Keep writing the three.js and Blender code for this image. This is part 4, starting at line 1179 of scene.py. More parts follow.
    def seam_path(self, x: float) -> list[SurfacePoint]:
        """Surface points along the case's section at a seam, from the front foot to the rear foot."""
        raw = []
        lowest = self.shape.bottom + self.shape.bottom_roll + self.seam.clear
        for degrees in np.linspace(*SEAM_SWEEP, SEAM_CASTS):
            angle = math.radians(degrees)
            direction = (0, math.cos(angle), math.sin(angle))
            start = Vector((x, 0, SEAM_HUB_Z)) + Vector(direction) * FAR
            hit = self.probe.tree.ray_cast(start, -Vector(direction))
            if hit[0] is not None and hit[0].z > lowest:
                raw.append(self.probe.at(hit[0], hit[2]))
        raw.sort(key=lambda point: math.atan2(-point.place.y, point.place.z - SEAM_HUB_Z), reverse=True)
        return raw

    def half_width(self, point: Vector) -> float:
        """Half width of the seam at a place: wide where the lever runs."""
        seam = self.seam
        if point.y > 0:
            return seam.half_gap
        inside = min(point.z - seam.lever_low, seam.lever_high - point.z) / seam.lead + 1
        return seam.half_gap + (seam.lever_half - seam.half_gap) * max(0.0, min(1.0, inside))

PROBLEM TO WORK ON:
Reproduce the complete data exactly as presented above.

ANSWER TO THIS TASK:
Keep writing the three.js and Blender code for this image. This is part 4, starting at line 1179 of scene.py. More parts follow.
    def seam_path(self, x: float) -> list[SurfacePoint]:
        """Surface points along the case's section at a seam, from the front foot to the rear foot."""
        raw = []
        lowest = self.shape.bottom + self.shape.bottom_roll + self.seam.clear
        for degrees in np.linspace(*SEAM_SWEEP, SEAM_CASTS):
            angle = math.radians(degrees)
            direction = (0, math.cos(angle), math.sin(angle))
            start = Vector((x, 0, SEAM_HUB_Z)) + Vector(direction) * FAR
            hit = self.probe.tree.ray_cast(start, -Vector(direction))
            if hit[0] is not None and hit[0].z > lowest:
                raw.append(self.probe.at(hit[0], hit[2]))
        raw.sort(key=lambda point: math.atan2(-point.place.y, point.place.z - SEAM_HUB_Z), reverse=True)
        return raw

    def half_width(self, point: Vector) -> float:
        """Half width of the seam at a place: wide where the lever runs."""
        seam = self.seam
        if point.y > 0:
            return seam.half_gap
        inside = min(point.z - seam.lever_low, seam.lever_high - point.z) / seam.lead + 1
        return seam.half_gap + (seam.lever_half - seam.half_gap) * max(0.0, min(1.0, inside))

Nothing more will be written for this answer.